Sostieni giustamente che bisogna riportare il processo di manutenzione costituzionale al parlamento. Però non possiamo nasconderci che da svariate legislature il parlamento non brilla per competenza e tecnica giuridica. Anche questo è un problema, o no?

Sì, ma non lo si può risolvere spostando altrove una funzione che deve restare sua. Non mi piace l'idea della «convenzione» di politici ed esperti che è venuta fuori di recente. Sarebbe un'ennesima commissione con poteri redigenti,che elabora un progetto di riforma complessiva di fronte al quale il parlamento alla fine deve prendere o lasciare. Basta con la logica del «pacchetto» di riforme: la Costituzione si modifica in parlamento, con interventi puntuali e puntiformi. In un parlamento, mi auguro, aperto all'ascolto di competenze e contributi esterni, che certo saranno più vivaci ora che col referendum l'opinione pubblica sembra essersi un po' risvegliata.
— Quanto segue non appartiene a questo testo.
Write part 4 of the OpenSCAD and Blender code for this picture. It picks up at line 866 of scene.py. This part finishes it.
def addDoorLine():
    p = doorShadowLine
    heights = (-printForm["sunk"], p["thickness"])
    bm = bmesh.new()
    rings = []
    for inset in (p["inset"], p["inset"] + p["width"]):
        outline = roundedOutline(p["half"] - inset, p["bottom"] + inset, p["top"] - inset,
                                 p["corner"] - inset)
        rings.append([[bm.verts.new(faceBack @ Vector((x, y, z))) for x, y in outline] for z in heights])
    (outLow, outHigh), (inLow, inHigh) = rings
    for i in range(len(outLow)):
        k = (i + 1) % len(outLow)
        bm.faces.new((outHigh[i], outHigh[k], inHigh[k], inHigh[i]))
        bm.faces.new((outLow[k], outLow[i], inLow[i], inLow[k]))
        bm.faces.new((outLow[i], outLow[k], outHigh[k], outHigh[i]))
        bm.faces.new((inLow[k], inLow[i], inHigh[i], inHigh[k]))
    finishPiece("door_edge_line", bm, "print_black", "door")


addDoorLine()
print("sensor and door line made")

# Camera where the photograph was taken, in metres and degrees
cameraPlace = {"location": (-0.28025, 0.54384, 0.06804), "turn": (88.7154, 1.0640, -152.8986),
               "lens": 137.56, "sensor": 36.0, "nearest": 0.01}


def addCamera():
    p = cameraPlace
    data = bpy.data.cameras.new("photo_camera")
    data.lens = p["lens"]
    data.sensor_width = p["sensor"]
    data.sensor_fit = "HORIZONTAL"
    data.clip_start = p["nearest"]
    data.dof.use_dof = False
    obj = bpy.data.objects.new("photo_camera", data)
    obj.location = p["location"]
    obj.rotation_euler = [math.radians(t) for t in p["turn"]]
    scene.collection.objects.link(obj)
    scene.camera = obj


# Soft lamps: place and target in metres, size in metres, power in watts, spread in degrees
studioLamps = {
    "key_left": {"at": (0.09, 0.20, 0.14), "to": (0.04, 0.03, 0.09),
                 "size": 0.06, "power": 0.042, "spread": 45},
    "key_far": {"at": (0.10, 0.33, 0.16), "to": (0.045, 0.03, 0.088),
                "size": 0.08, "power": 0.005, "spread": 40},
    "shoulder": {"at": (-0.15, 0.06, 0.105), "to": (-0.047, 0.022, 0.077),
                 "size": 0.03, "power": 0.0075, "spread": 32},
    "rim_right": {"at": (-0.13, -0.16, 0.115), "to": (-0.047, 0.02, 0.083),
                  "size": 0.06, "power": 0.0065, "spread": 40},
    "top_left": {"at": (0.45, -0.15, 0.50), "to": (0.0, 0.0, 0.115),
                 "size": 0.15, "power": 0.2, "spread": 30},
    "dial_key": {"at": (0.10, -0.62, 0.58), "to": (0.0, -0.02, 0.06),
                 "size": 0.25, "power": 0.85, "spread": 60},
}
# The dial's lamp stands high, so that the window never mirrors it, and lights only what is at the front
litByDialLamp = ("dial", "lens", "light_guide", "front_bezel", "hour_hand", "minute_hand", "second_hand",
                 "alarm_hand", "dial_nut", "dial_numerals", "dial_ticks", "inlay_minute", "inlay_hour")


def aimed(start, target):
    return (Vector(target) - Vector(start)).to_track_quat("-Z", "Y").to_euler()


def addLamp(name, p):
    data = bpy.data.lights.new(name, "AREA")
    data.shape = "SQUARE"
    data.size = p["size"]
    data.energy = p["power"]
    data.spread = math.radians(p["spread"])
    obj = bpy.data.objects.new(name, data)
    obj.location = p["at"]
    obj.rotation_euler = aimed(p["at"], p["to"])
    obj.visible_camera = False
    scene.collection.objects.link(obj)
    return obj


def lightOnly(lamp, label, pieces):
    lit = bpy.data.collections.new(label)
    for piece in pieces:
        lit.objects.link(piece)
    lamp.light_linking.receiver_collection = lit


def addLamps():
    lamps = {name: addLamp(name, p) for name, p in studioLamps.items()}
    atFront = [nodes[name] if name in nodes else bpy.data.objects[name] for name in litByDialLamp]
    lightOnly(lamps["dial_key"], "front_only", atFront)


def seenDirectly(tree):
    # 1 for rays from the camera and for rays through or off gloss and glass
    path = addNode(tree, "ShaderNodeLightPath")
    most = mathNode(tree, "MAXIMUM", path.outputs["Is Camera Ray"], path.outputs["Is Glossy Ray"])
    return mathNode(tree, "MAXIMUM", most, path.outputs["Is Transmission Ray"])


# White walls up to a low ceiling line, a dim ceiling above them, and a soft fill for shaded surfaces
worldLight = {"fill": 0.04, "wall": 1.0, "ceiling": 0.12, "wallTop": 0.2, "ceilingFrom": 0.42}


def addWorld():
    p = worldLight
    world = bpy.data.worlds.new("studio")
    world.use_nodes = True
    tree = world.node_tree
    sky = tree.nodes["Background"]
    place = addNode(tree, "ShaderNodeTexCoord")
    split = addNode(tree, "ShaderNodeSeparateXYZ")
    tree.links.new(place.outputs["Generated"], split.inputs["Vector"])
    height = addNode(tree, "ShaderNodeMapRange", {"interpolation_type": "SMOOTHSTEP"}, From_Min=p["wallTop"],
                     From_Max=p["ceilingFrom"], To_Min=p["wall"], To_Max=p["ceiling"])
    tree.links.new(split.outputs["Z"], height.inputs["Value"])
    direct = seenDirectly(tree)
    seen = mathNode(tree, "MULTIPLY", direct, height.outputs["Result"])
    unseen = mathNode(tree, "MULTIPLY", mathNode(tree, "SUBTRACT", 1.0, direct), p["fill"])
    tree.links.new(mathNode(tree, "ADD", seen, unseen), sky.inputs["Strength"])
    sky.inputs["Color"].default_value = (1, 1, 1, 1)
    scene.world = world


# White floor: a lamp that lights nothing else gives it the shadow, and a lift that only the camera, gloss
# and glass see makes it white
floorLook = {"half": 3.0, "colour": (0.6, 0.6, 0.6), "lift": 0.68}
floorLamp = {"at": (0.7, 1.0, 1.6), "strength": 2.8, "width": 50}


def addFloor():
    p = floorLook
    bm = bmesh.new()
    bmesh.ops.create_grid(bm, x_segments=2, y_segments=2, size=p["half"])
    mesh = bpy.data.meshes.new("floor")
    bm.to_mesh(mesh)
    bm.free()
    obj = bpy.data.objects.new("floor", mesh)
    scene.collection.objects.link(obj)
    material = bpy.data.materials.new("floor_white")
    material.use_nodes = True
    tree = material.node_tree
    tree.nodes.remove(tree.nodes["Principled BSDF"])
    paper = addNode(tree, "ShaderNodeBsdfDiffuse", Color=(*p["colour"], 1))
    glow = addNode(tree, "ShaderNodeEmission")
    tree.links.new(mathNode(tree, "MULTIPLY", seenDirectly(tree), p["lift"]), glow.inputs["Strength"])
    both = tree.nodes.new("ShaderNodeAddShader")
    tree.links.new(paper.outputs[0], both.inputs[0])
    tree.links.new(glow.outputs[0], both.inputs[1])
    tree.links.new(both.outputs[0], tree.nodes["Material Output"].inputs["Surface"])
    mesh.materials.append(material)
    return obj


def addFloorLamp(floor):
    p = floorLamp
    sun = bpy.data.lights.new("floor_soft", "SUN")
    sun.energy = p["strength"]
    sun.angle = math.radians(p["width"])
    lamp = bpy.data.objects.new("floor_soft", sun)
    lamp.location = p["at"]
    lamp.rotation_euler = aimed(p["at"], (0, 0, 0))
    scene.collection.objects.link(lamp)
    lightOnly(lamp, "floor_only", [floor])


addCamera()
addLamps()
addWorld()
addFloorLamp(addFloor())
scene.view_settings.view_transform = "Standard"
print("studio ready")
Tu hai partecipato da protagonista alla stesura della Carta dei diritti europea. Non pensi che una revisione della Costituzione sia necessaria anche per raccordarla al processo costituente europeo?
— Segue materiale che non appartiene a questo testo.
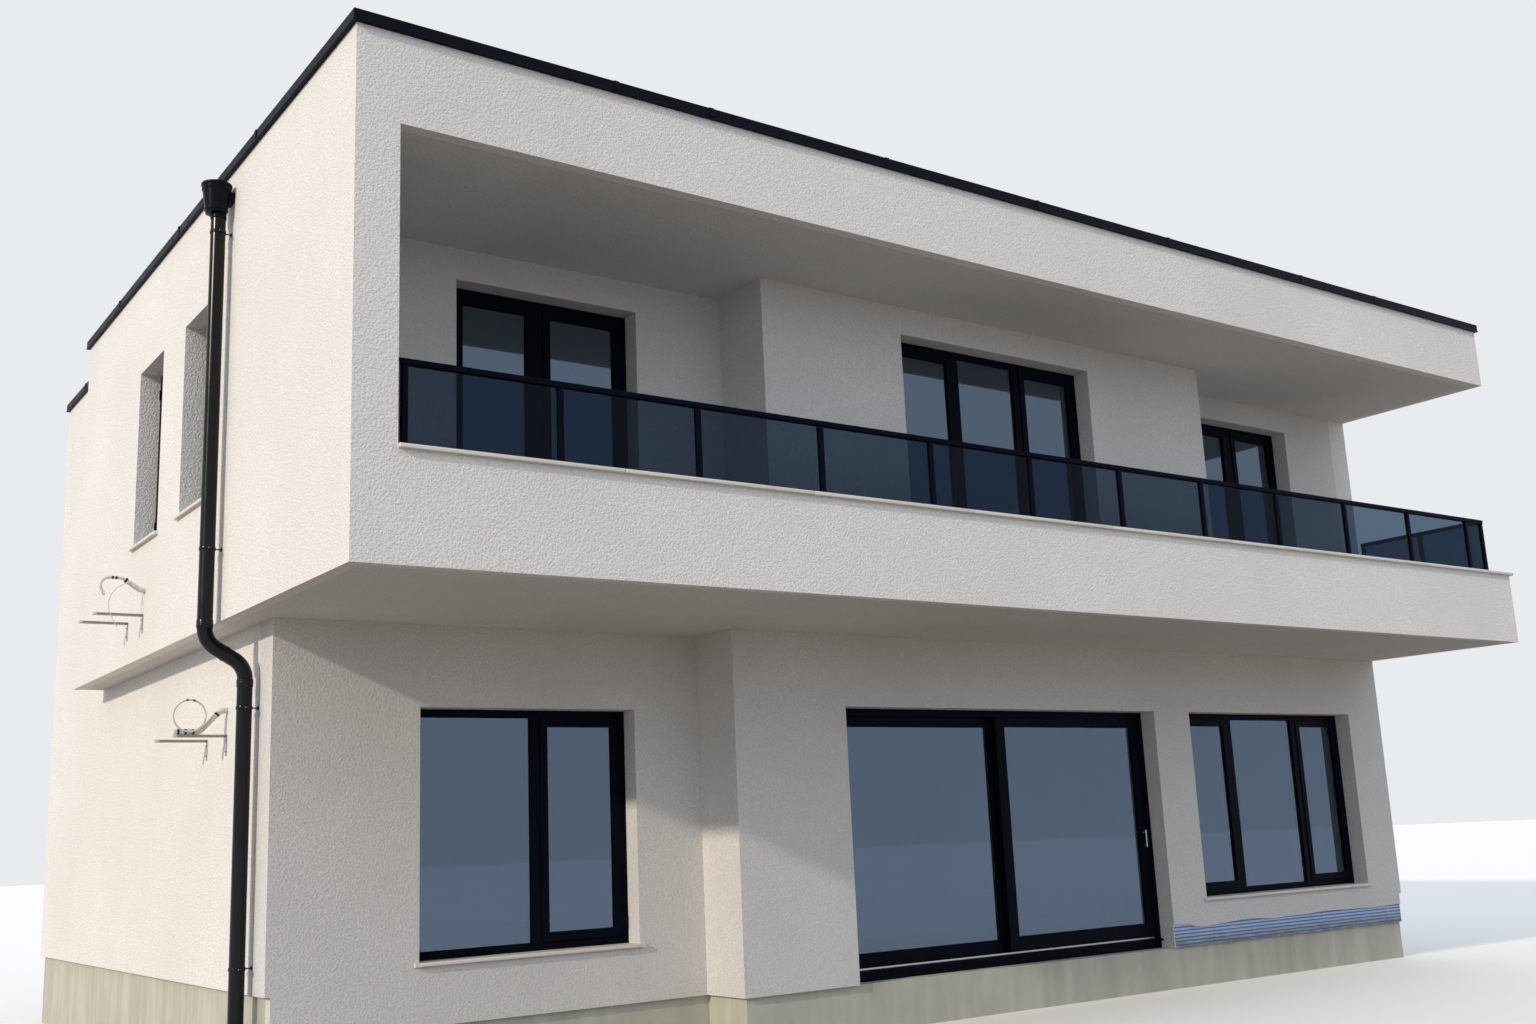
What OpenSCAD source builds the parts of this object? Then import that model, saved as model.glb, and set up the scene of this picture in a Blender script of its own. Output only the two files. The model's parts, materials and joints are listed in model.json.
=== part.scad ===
// Two-storey detached house with a flat roof. The upper storey is a rendered box that
// oversails a set-back ground floor and opens at the front into a full-width balcony.
// Millimetres. X runs along the front, Y runs to the rear and Z is up. Plans are drawn from
// the front left corner of the upper box, then moved so that the origin is the centre of
// the whole house's outline on the ground.

/* [Overall size] */
// Width of the upper box, side to side
house_w = 13030; // [12700:10:16000]
// Depth of the upper box, front to rear
house_d = 10060; // [9400:10:12500]
// Thickness of every outer wall, render and insulation included
wall_t = 300; // [280:5:360]
// Insulation and render in front of the slab edges
facing_t = 100; // [60:5:150]
// How far the box stands out past the ground floor's left wall
side_overhang = 300; // [220:10:400]
// Depth of the part of the box that stands out on the left
overhang_d = 7570; // [6600:10:8600]

/* [Levels] */
// Ground floor above the lowest ground
floor_z = 390; // [250:10:600]
// Concrete plinth showing above the ground floor level at the sides and rear
plinth_h = 310; // [150:10:420]
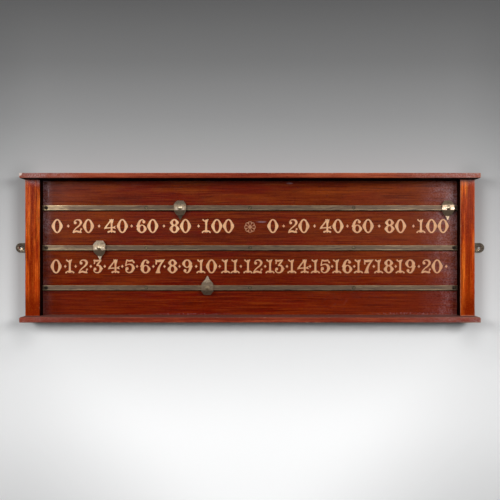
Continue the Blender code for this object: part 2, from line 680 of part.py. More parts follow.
def main():
    """Build the scoreboard."""
    clear_scene()
    finishes = make_finishes()
    build_board(finishes)
    for rail in RAILS:
        build_rail(rail, finishes)
    build_pointers(finishes)
    build_hangers(finishes)


main()
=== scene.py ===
"""The looks of a wall-hung billiard scoreboard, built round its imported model.

Everything is in metres. X runs along the board and Z up. The board faces -Y, and the wall is at Y = 0.
"""

from __future__ import annotations

import json
import logging
import math
from collections.abc import Iterable, Mapping
from dataclasses import dataclass, field
from enum import Enum
from typing import Any

import bmesh
import bpy
from mathutils import Euler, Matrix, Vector
from mathutils.geometry import delaunay_2d_cdt

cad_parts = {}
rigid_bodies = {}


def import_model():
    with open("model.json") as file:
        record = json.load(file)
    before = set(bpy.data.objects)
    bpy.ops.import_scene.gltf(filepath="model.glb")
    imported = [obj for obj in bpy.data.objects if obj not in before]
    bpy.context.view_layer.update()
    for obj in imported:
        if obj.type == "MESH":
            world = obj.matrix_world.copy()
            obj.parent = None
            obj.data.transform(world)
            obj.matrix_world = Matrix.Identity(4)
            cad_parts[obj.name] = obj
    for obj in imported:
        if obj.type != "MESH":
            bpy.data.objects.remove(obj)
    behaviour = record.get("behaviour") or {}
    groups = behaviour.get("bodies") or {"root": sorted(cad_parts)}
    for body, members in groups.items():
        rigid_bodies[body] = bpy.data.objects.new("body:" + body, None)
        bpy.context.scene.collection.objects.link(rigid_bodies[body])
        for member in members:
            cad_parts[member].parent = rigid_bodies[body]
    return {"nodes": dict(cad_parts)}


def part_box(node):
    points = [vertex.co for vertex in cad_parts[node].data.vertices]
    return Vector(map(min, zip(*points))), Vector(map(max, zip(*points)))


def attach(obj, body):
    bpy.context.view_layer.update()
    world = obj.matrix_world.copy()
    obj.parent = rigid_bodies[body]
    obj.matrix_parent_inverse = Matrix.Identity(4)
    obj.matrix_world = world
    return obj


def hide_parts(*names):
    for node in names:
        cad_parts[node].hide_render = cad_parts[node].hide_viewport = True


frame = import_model()

Point = tuple[float, float]
Colour = tuple[float, float, float, float]
Outline = list[Point]
Socket = bpy.types.NodeSocket
Material = bpy.types.Material
Mesh = bpy.types.Mesh
Piece = bpy.types.Object

LOG = logging.getLogger("scoreboard")
BOARD = "board"
RAILS = ("upper", "middle", "lower")
HANDS = ("left", "right")
RUB = "rub"
SHADE_AND_DARKENING = "grime"
LOCAL = "local"
GLYPH = "glyph"
TURN = "turn"
MERGE = 0.00001
MM_PER_METRE = 1000
FLAT_ANGLE = math.radians(0.2)
STRAIGHT_ANGLE = math.radians(2)
SHARP_ANGLE = math.radians(35)
QUARTER = math.pi / 2
LARGE_FACES_RULE = 100
CONVEX_HULL = 0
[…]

No.E non vorrei che accadesse su scala europea quello che è già accaduto su scala nazionale, e cioè che il discorso sulla riforma della Costituzione servisse a supplire una mancanza di iniziativa politica o a coprire problemi politici. Quello che è importante è che il processo politico di costruzione dell'Unione europea riparta, e che la Carta dei diritti acquisti valore vincolante per tutti gli stati membri: l'Italia ne trarrebbe giovamento.

Tu sei anche il giurista italiano più sensibile alle questioni di bioetica. Non pensi che alcuni in materia principi andrebbero inseriti in Costituzione?

No, non credo che sia necessario e mi parrebbe anche politicamente inopportuno. Su molte questioni di bioetica - il consenso informato ad esempio - l'articolo 2 della Costituzione, relativo allo sviluppo della personalità, ci dà una bussola sufficiente. Su altre - ad esempio la clonazione - basta la Carta europea dei diritti, su altre soccorre la convenzione europea sulla biomedicina. C'è materia giuridica quanto basta.